> [Your objective]: Nothing outside the stretch should be returned: give exactly the lines from the line containing "and narrows upwards" through the line containing "points = [vertex.co", including both.

## start Information shown

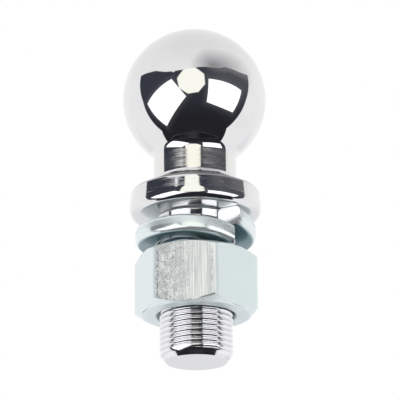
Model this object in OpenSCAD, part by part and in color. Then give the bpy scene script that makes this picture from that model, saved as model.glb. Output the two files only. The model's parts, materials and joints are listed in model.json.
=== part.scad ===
// Tow ball: a one-piece ball stud with its split lock washer and hex nut.
// The stud stands on the end of its shank, with the ball up and the Z axis through its middle.

/* [Ball] */
// Diameter of the ball that the coupler closes on
ball_d = 50.8; // [48:0.1:60]
// Diameter of the small flat on the crown of the ball
crown_flat_d = 16; // [8:0.5:24]
// Height of the ball's centre above the flange's rim
ball_rise = 35.2; // [33:0.1:44]

/* [Neck] */
// Diameter of the neck under the ball
neck_d = 29; // [26:0.1:31]
// Radius of the hollow blend from the neck to the sloping top of the flange
neck_foot_r = 2.5; // [1:0.1:4]
// Radius of the hollow blend from the neck to the ball
neck_head_r = 4; // [0.4:0.1:6]

/* [Flange] */
// Diameter of the flange that sits on the drawbar
flange_d = 45.9; // [45:0.1:54]
// Thickness of the flange at its rim
flange_t = 9; // [6:0.1:12]
// Radius of the flange's rounded lower edge
flange_low_r = 2.6; // [0.8:0.1:2.8]
// Radius of the flange's upper edge
flange_top_r = 0.8; // [0.2:0.1:1.2]
// Height of the upright belt of the rim, above its rounded lower edge
flange_belt = 1.3; // [0.4:0.1:2]
// Lean of the rim above the belt, as forged
flange_draft = 4.5; // [0:0.5:8]
// Slope of the flange's top, which falls from the neck to the rim
flange_slope = 25; // [0:1:30]

/* [Shank] */
// Diameter of the shank, over the crests of its thread
shank_d = 25.4; // [22:0.1:26]
// Length of the shank under the flange
shank_len = 52; // [48:0.5:80]
// Length and depth of the chamfer at the shank's end
shank_chamfer = 2.2; // [0.8:0.1:3]
// Radius of the hollow blend from the shank to the flange's underside
shank_root_r = 0.8; // [0.2:0.1:1]

/* [Lock washer] */
// Clearance between the shank and the washer's hole, on the radius
washer_fit = 0.3; // [0.15:0.05:0.8]
// Width of the washer's bar, from the hole to the rim
washer_w = 8; // [6:0.1:9]
// Thickness of the washer's bar
washer_t = 6.35; // [5:0.05:8]
// Radius of the bar's four rounded corners
washer_corner_r = 1.6; // [0.5:0.1:2.2]
// Free height of the sprung washer, from the tip of one end to the tip of the other
washer_free_h = 13.5; // [12.8:0.1:16]
// How far each end is bent out of the turn
washer_end_bend = 2.3; // [1:0.1:2.3]
// Angle of the turn over which each end is bent
washer_bend_turn = 60; // [30:5:90]
// Width of the split between the two cut ends
washer_gap = 2.4; // [1:0.1:4]
// Direction of the cut, seen from above
washer_cut_turn = -27.5; // [-90:0.5:90]
// Distance of the cut's middle from the axis, which makes the cut slant across the bar
washer_cut_offset = 6.8; // [0:0.1:9]
// Clearance between the washer's tips and what they bear on
washer_seat = 0.15; // [0.05:0.05:0.3]

/* [Hex nut] */
// Wall of the nut between its bore and its flats
nut_wall = 6.15; // [4.8:0.05:9]
// Thickness of the nut
nut_t = 21.8; // [18:0.1:26]
// Direction of one corner of the nut, seen from above
nut_turn = -11; // [-30:0.5:30]
// How far the nut's flat end faces stop short of its flats, where the corner chamfers begin
nut_face_inset = 0.45; // [0.1:0.05:2]
// Slope of the corner chamfers
nut_chamfer_angle = 30; // [15:1:45]
// Running clearance between the shank and the nut's bore, on the radius
nut_fit = 0.05; // [0.02:0.01:0.1]
// Width of the countersink round each mouth of the bore
nut_sink_w = 1; // [0.3:0.1:2]

/* [Hidden] */
$fn = 128;

ball_r = ball_d / 2;
neck_r = neck_d / 2;
flange_r = flange_d / 2;
shank_r = shank_d / 2;

flange_z = shank_len;
neck_z = flange_z + flange_t;
ball_z = neck_z + ball_rise;
crown_h = sqrt(pow(ball_r, 2) - pow(crown_flat_d / 2, 2));

// The rim leans in above its belt, and its upper edge touches both the leaning side and the sloping
// top, which climbs inwards until the foot blend takes it over. Each point is a radius and a height
// above the flange's underside.
belt_top = flange_low_r + flange_belt;
edge_mid = [
    flange_r - (flange_t - flange_top_r - belt_top) * tan(flange_draft) - flange_top_r / cos(flange_draft),
    flange_t - flange_top_r
];
edge_side = edge_mid + flange_top_r * [cos(flange_draft), sin(flange_draft)];
slope_low = edge_mid + flange_top_r * [sin(flange_slope), cos(flange_slope)];
slope_top_r = neck_r + neck_foot_r * (1 - sin(flange_slope));
slope_top = [slope_top_r, slope_low[1] + (slope_low[0] - slope_top_r) * tan(flange_slope)];
foot_mid = [neck_r + neck_foot_r, slope_top[1] + neck_foot_r * cos(flange_slope)];

// The washer stands between the nut and the flange, so its free height places the nut
washer_z = flange_z - washer_seat - washer_free_h;
washer_r = shank_r + washer_fit + washer_w / 2;
nut_z = washer_z - washer_seat - nut_t;

// The two cut ends lie on parallel planes, one on each side of the cut's middle
low_cut = washer_cut_offset + washer_gap / 2;
high_cut = washer_cut_offset - washer_gap / 2;
washer_body_rise = washer_free_h - washer_t - 2 * washer_end_bend;
bend_share = washer_bend_turn / 360;
washer_steps = 96;
corner_steps = 4;

nut_bore_r = shank_r + nut_fit;
nut_flat_r = nut_bore_r + nut_wall;
nut_face_r = nut_flat_r - nut_face_inset;
nut_corner_r = nut_flat_r / cos(30);
drum_r = nut_corner_r + nut_fit;
drum_drop = (drum_r - nut_face_r) * tan(nut_chamfer_angle);

// Room by which a cutting solid passes the face that it cuts
cut_over = 1;

// Flange with a rounded lower edge and a sloping top, standing on Z = 0
module flange() {
    rotate_extrude() {
        polygon([
            [0, 0],
            [flange_r - flange_low_r, 0],
            [flange_r - flange_low_r, flange_low_r],
            [flange_r, flange_low_r],
            [flange_r, belt_top],
            edge_side,
            edge_mid,
            slope_low,
            slope_top,
            [0, slope_top[1]]
        ]);
        translate([flange_r - flange_low_r, flange_low_r]) circle(flange_low_r);
        translate(edge_mid) circle(flange_top_r);
    }
}

// Hollow blend between the neck and the flange's sloping top, above the flange's underside
module foot_blend() {
    rotate_extrude() difference() {
        polygon([[0, slope_top[1]], slope_top, foot_mid, [0, foot_mid[1]]]);
        translate(foot_mid) circle(neck_foot_r);
    }
}

// Hollow blend in the corner between the shank and the flange's underside, below Z = 0
module root_blend() {
    rotate_extrude() difference() {
        translate([0, -shank_root_r]) square([shank_r + shank_root_r, shank_root_r]);
        translate([shank_r + shank_root_r, -shank_root_r]) circle(shank_root_r);
    }
}

// Hollow blend between the neck and the underside of the ball, about the ball's centre:
// its circle touches the neck's side and the sphere, so its centre is one radius from both
module head_blend() {
    centre_r = neck_r + neck_head_r;
    centre_z = -sqrt(pow(ball_r + neck_head_r, 2) - pow(centre_r, 2));
    touch = ball_r / (ball_r + neck_head_r);
    rotate_extrude() difference() {
        polygon([
            [0, centre_z],
            [centre_r, centre_z],
            [centre_r * touch, centre_z * touch],
            [0, centre_z * touch]
        ]);
        translate([centre_r, centre_z]) circle(neck_head_r);
    }
}

// The ball with its crown flat, about its own centre
module ball() {
    difference() {
        sphere(ball_r);
        translate([0, 0, crown_h]) cylinder(h = ball_r, r = ball_r);
    }
}

// The shank with its chamfered end on Z = 0
module shank() {
    cylinder(h = shank_chamfer, r1 = shank_r - shank_chamfer, r2 = shank_r);
    translate([0, 0, shank_chamfer]) cylinder(h = flange_z - shank_chamfer, r = shank_r);
}

// The stud is forged and turned in one piece
module ball_stud() {
    color("silver") union() {
        shank();
        translate([0, 0, flange_z]) {
            root_blend();
            flange();
            foot_blend();
        }
        translate([0, 0, neck_z]) cylinder(h = ball_rise, r = neck_r);
        translate([0, 0, ball_z]) {
            ball();
            head_blend();
        }
    }
}

// Outline of the washer's bar, as a radius from the axis and a height from the bar's middle
bar_section = [
    for (corner = [0 : 3], step = [0 : corner_steps - 1])
        let (
            side = [[1, 1], [-1, 1], [-1, -1], [1, -1]][corner],
            turn = 90 * (corner + step / (corner_steps - 1))
        )
        [
            washer_r + side[0] * (washer_w / 2 - washer_corner_r) + washer_corner_r * cos(turn),
            side[1] * (washer_t / 2 - washer_corner_r) + washer_corner_r * sin(turn)
        ]
];

// Direction at which a cut that passes the axis at distance cut crosses radius r
function cut_direction(cut, r) = washer_cut_turn - asin(cut / r);

// Height of the bar's middle at share s of the turn, with both ends bent out of the turn
function bar_height(s) =
    let (
        low_end = max(0, 1 - s / bend_share),
        high_end = max(0, 1 - (1 - s) / bend_share)
    )
    washer_t / 2 + washer_body_rise * s + washer_end_bend * (1 - pow(low_end, 2) + pow(high_end, 2));

// A point of the bar at share s of the turn, which climbs clockwise as seen from above
function bar_point(s, p) =
    let (
        start = cut_direction(low_cut, p[0]),
        finish = cut_direction(high_cut, p[0]) - 360,
        turn = start + s * (finish - start)
    )
    [p[0] * cos(turn), p[0] * sin(turn), bar_height(s) + p[1]];

// The washer's bar is carried once round the shank, from its low end to its high end
module lock_washer() {
    count = len(bar_section);
    points = [for (i = [0 : washer_steps], p = bar_section) bar_point(i / washer_steps, p)];
    sides = [
        for (i = [0 : washer_steps - 1], j = [0 : count - 1])
            let (
                a = i * count + j,
                b = i * count + (j + 1) % count
            )
            each [[a, b, b + count], [a, b + count, a + count]]
    ];
    low_end = [for (j = [0 : count - 1]) count - 1 - j];
    high_end = [for (j = [0 : count - 1]) washer_steps * count + j];
    color("lightsteelblue") translate([0, 0, washer_z])
        polyhedron(points = points, faces = concat([low_end], sides, [high_end]));
}

// Turned drum that trims the hexagon's corners at both faces
module corner_drum() {
    rotate_extrude() polygon([
        [0, 0],
        [nut_face_r, 0],
        [drum_r, drum_drop],
        [drum_r, nut_t - drum_drop],
        [nut_face_r, nut_t],
        [0, nut_t]
    ]);
}

// Countersink that opens a mouth of the bore at Z = 0 and narrows upwards
module countersink() {
    cylinder(h = nut_sink_w, r1 = nut_bore_r + nut_sink_w, r2 = nut_bore_r);
}

// Hexagonal nut on the threaded end of the shank
module hex_nut() {
    color("lightblue") translate([0, 0, nut_z]) difference() {
        intersection() {
            rotate(nut_turn) cylinder(h = nut_t, r = nut_corner_r, $fn = 6);
            corner_drum();
        }
        translate([0, 0, -cut_over]) cylinder(h = nut_t + 2 * cut_over, r = nut_bore_r);
        countersink();
        translate([0, 0, nut_t]) mirror([0, 0, 1]) countersink();
    }
}

ball_stud();
lock_washer();
hex_nut();
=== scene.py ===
"""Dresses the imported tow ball: a chromed ball stud, its split lock washer and its hex nut.

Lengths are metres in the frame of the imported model: Z runs up the shank to the ball, and -Y is the
side that the photograph shows. Each piece is a surface worked out with numpy as a grid of points,
and each finish is a procedural material on Object coordinates.
"""

import json
import logging
from dataclasses import dataclass
from enum import Enum
from math import atan2, cos, hypot, pi, radians, sin, sqrt, tan, tau
from typing import Any

import bpy
import numpy as np
from mathutils import Matrix, Vector


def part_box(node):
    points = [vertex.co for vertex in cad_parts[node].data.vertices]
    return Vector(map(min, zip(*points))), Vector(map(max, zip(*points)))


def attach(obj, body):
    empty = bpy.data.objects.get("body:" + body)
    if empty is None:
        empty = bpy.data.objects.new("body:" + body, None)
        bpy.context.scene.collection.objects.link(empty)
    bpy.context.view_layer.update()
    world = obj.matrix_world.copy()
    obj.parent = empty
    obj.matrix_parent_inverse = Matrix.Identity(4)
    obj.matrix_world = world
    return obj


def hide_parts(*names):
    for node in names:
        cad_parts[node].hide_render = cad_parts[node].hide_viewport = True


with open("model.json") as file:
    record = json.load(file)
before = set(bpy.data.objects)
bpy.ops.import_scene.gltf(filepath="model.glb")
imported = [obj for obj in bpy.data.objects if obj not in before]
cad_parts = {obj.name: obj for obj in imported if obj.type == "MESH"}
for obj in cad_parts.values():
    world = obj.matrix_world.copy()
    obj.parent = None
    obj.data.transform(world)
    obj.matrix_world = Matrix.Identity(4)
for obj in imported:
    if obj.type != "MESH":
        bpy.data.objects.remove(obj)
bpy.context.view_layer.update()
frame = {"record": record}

log = logging.getLogger("tow_ball")

Array = np.ndarray
Point = tuple[float, float]
Triple = tuple[float, float, float]
Colour = Triple
Material = bpy.types.Material
Mesh = bpy.types.Mesh
ShaderNode = bpy.types.ShaderNode
Piece = bpy.types.Object
Socket = bpy.types.NodeSocket

MM = 0.001
BODY = "root"
QUADRANTS = ((1, 1), (-1, 1), (-1, -1), (1, -1))
CLOUD_SPAN = (0.3, 0.7)
WHITE = (1, 1, 1, 1)


class Node(Enum):
    """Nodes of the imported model, each of which one piece stands for."""

    STUD = "ball_stud"
    WASHER = "lock_washer"
    NUT = "hex_nut"


class Slot(Enum):
    """Material slots of the record."""

    CHROME = "chrome"
    ZINC_WASHER = "zinc_washer"
    ZINC_NUT = "zinc_nut"


class Ends(Enum):
    """What closes the first and the last row of a grid of points."""

    CAPPED = "capped"
    JOINED = "joined"


def mount(name: str) -> dict[str, Any]:
    """The record's mount of that name."""
    return next(m for m in frame["record"]["mounts"] if m["name"] == name)


def line(start: Point, end: Point, steps: int) -> Array:
    """Points of a straight line: start + s (end - start), for s from 0 up to, and without, 1.

    Args:
        start: first point, as a radius and a height.
        end: point that the line runs to and leaves to what follows it.
        steps: number of points.

    Returns:
        Points in an array of shape (steps, 2).
    """
    share = np.arange(steps)[:, None] / steps
    return np.array(start) + share * (np.array(end) - np.array(start))


def arc(centre: Point, radius: float, first: float, last: float, steps: int) -> Array:
    """Points of an arc: centre + radius (cos a, sin a), for a from first up to, and without, last.

    Args:
        centre: middle of the arc, as a radius and a height.
        radius: radius of the arc.
        first: angle of the first point, in radians.
        last: angle that the arc runs to.
        steps: number of points.

    Returns:
        Points in an array of shape (steps, 2).
    """
    angle = first + np.arange(steps) / steps * (last - first)
    return np.array(centre) + radius * np.column_stack([np.cos(angle), np.sin(angle)])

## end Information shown

> [Response below]:
// Countersink that opens a mouth of the bore at Z = 0 and narrows upwards
module countersink() {
    cylinder(h = nut_sink_w, r1 = nut_bore_r + nut_sink_w, r2 = nut_bore_r);
}

// Hexagonal nut on the threaded end of the shank
module hex_nut() {
    color("lightblue") translate([0, 0, nut_z]) difference() {
        intersection() {
            rotate(nut_turn) cylinder(h = nut_t, r = nut_corner_r, $fn = 6);
            corner_drum();
        }
        translate([0, 0, -cut_over]) cylinder(h = nut_t + 2 * cut_over, r = nut_bore_r);
        countersink();
        translate([0, 0, nut_t]) mirror([0, 0, 1]) countersink();
    }
}

ball_stud();
lock_washer();
hex_nut();
=== scene.py ===
"""Dresses the imported tow ball: a chromed ball stud, its split lock washer and its hex nut.

Lengths are metres in the frame of the imported model: Z runs up the shank to the ball, and -Y is the
side that the photograph shows. Each piece is a surface worked out with numpy as a grid of points,
and each finish is a procedural material on Object coordinates.
"""

import json
import logging
from dataclasses import dataclass
from enum import Enum
from math import atan2, cos, hypot, pi, radians, sin, sqrt, tan, tau
from typing import Any

import bpy
import numpy as np
from mathutils import Matrix, Vector


def part_box(node):
    points = [vertex.co for vertex in cad_parts[node].data.vertices]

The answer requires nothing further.